Records from a data source:
========

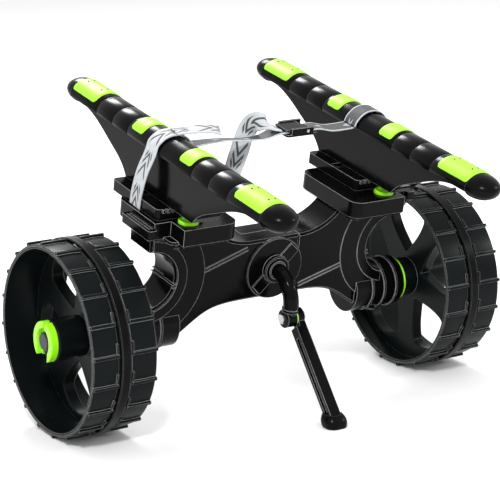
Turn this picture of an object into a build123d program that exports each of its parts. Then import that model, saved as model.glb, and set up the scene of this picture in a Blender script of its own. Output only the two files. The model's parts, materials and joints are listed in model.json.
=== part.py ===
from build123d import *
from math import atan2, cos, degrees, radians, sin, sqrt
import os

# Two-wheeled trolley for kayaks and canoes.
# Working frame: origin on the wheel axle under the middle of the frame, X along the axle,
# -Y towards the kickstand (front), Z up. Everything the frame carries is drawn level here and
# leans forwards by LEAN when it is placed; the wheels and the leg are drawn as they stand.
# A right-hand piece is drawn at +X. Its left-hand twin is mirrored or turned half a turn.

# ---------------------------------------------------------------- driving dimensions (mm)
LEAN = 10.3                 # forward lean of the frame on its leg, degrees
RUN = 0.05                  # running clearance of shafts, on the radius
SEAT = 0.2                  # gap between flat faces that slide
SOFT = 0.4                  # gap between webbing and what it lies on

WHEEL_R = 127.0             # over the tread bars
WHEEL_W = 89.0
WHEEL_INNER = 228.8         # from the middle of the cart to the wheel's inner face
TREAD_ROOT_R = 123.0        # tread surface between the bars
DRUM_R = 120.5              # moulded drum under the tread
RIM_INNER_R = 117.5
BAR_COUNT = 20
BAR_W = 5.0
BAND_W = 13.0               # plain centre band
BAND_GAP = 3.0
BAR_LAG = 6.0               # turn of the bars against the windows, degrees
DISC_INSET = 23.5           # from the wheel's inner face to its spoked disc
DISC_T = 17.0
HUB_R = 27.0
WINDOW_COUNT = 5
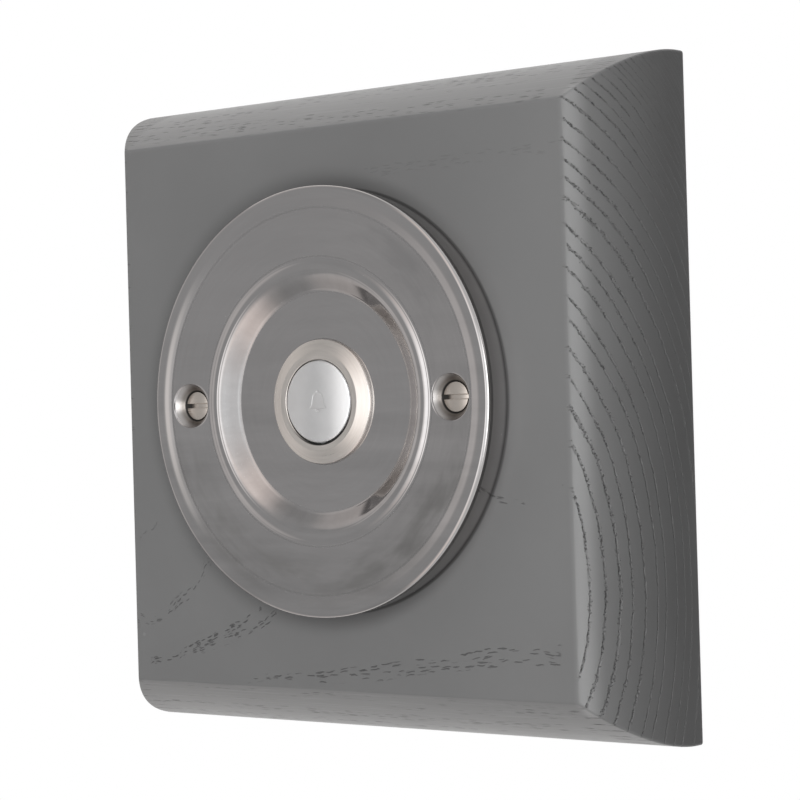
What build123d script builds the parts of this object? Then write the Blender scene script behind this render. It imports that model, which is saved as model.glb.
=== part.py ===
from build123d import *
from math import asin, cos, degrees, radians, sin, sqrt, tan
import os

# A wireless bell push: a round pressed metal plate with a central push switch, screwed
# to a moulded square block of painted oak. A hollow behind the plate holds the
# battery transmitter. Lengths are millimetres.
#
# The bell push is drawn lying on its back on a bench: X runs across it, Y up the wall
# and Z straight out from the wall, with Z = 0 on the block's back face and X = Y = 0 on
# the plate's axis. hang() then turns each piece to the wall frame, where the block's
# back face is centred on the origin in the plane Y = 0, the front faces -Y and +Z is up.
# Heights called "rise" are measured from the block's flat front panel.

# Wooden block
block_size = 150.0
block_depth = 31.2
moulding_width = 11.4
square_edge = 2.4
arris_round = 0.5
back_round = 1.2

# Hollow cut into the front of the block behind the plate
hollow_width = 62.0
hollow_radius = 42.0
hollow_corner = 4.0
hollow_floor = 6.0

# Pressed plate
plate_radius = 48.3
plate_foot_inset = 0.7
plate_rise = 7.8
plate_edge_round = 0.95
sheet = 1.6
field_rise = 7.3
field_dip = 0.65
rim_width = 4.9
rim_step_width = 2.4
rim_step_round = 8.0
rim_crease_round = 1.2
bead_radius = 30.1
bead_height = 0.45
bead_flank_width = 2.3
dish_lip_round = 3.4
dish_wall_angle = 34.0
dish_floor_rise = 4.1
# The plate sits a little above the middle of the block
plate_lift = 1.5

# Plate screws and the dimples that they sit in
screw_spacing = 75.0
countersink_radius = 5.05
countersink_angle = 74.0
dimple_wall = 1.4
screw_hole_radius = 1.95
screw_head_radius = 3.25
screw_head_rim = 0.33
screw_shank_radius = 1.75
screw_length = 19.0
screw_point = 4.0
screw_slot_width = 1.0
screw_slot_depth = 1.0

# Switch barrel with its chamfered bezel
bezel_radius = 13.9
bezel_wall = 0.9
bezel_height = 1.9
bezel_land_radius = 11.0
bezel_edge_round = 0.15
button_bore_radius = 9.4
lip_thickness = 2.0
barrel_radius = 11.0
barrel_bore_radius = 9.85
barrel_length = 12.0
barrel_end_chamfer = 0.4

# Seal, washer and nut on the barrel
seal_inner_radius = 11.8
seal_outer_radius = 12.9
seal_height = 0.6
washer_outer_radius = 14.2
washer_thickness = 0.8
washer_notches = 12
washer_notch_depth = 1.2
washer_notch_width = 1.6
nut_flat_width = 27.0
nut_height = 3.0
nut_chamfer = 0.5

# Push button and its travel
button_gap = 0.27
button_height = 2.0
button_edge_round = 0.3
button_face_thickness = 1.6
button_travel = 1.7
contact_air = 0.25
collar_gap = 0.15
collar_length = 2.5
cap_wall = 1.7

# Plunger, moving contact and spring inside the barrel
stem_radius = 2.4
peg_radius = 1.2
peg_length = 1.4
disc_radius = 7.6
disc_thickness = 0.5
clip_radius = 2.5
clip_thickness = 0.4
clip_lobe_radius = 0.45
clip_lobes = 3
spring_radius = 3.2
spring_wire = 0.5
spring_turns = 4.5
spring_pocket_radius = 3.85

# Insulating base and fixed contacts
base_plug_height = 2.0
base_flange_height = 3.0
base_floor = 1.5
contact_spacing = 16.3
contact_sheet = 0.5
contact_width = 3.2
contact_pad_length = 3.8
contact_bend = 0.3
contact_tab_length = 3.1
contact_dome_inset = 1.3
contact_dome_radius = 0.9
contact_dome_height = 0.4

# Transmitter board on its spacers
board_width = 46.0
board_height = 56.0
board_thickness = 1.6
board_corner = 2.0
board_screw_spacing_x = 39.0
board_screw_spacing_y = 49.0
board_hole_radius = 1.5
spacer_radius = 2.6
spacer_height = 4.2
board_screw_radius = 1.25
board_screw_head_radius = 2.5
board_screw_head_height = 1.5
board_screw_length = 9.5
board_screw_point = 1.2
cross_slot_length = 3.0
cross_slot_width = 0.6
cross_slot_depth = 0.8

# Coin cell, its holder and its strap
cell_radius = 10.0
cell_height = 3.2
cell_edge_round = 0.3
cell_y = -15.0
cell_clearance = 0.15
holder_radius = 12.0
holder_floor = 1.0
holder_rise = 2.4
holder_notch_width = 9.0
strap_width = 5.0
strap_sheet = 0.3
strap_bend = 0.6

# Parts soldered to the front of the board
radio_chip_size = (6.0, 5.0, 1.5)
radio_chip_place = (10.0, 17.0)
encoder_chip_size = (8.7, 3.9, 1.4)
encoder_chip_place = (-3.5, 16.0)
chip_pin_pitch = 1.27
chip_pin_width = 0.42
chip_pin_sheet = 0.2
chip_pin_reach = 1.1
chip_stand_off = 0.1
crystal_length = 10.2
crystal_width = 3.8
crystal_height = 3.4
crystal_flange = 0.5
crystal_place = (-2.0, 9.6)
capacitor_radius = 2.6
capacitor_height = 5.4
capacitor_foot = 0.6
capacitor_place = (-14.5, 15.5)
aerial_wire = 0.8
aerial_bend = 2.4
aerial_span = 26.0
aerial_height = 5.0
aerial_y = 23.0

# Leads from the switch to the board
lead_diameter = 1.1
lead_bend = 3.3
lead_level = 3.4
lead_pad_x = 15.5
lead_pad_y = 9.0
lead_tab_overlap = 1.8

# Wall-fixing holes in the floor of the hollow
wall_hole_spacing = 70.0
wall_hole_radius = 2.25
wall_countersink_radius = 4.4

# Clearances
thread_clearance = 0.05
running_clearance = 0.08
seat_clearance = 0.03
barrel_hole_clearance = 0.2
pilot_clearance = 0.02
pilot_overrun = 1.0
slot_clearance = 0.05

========

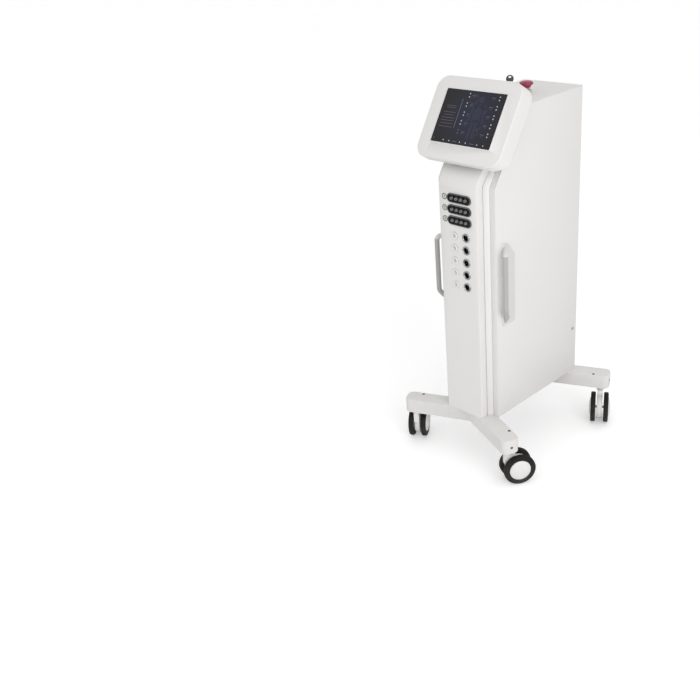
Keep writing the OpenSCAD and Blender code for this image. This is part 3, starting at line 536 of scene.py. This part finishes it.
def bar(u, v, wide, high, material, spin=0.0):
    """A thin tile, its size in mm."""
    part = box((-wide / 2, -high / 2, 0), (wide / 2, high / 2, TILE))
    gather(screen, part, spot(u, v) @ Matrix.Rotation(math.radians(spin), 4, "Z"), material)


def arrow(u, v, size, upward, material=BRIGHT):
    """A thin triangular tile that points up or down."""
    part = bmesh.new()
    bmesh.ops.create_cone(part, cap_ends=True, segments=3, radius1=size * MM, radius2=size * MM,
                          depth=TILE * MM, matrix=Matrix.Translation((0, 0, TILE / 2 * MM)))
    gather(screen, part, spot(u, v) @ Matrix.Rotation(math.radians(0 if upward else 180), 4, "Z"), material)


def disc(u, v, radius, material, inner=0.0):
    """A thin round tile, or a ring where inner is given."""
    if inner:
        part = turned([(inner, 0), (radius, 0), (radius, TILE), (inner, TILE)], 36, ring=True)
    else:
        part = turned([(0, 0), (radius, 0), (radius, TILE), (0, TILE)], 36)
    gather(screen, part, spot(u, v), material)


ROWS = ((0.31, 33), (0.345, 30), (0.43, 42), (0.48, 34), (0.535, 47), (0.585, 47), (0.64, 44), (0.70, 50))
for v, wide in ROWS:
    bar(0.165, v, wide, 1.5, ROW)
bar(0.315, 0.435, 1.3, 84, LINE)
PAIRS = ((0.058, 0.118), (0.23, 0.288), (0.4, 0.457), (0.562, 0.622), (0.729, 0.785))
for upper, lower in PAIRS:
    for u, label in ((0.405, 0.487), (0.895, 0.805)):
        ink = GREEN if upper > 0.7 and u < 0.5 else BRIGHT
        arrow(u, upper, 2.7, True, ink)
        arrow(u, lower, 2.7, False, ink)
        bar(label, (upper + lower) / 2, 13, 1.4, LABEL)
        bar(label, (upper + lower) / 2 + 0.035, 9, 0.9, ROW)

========

Extract, word for word, every line beginning with the one that holds "What build123d script" and concluding with the one that holds "barrel_end_chamfer = 0.4". Include both of those lines.

What build123d script builds the parts of this object? Then write the Blender scene script behind this render. It imports that model, which is saved as model.glb.
=== part.py ===
from build123d import *
from math import asin, cos, degrees, radians, sin, sqrt, tan
import os

# A wireless bell push: a round pressed metal plate with a central push switch, screwed
# to a moulded square block of painted oak. A hollow behind the plate holds the
# battery transmitter. Lengths are millimetres.
#
# The bell push is drawn lying on its back on a bench: X runs across it, Y up the wall
# and Z straight out from the wall, with Z = 0 on the block's back face and X = Y = 0 on
# the plate's axis. hang() then turns each piece to the wall frame, where the block's
# back face is centred on the origin in the plane Y = 0, the front faces -Y and +Z is up.
# Heights called "rise" are measured from the block's flat front panel.

# Wooden block
block_size = 150.0
block_depth = 31.2
moulding_width = 11.4
square_edge = 2.4
arris_round = 0.5
back_round = 1.2

# Hollow cut into the front of the block behind the plate
hollow_width = 62.0
hollow_radius = 42.0
hollow_corner = 4.0
hollow_floor = 6.0

# Pressed plate
plate_radius = 48.3
plate_foot_inset = 0.7
plate_rise = 7.8
plate_edge_round = 0.95
sheet = 1.6
field_rise = 7.3
field_dip = 0.65
rim_width = 4.9
rim_step_width = 2.4
rim_step_round = 8.0
rim_crease_round = 1.2
bead_radius = 30.1
bead_height = 0.45
bead_flank_width = 2.3
dish_lip_round = 3.4
dish_wall_angle = 34.0
dish_floor_rise = 4.1
# The plate sits a little above the middle of the block
plate_lift = 1.5

# Plate screws and the dimples that they sit in
screw_spacing = 75.0
countersink_radius = 5.05
countersink_angle = 74.0
dimple_wall = 1.4
screw_hole_radius = 1.95
screw_head_radius = 3.25
screw_head_rim = 0.33
screw_shank_radius = 1.75
screw_length = 19.0
screw_point = 4.0
screw_slot_width = 1.0
screw_slot_depth = 1.0

# Switch barrel with its chamfered bezel
bezel_radius = 13.9
bezel_wall = 0.9
bezel_height = 1.9
bezel_land_radius = 11.0
bezel_edge_round = 0.15
button_bore_radius = 9.4
lip_thickness = 2.0
barrel_radius = 11.0
barrel_bore_radius = 9.85
barrel_length = 12.0
barrel_end_chamfer = 0.4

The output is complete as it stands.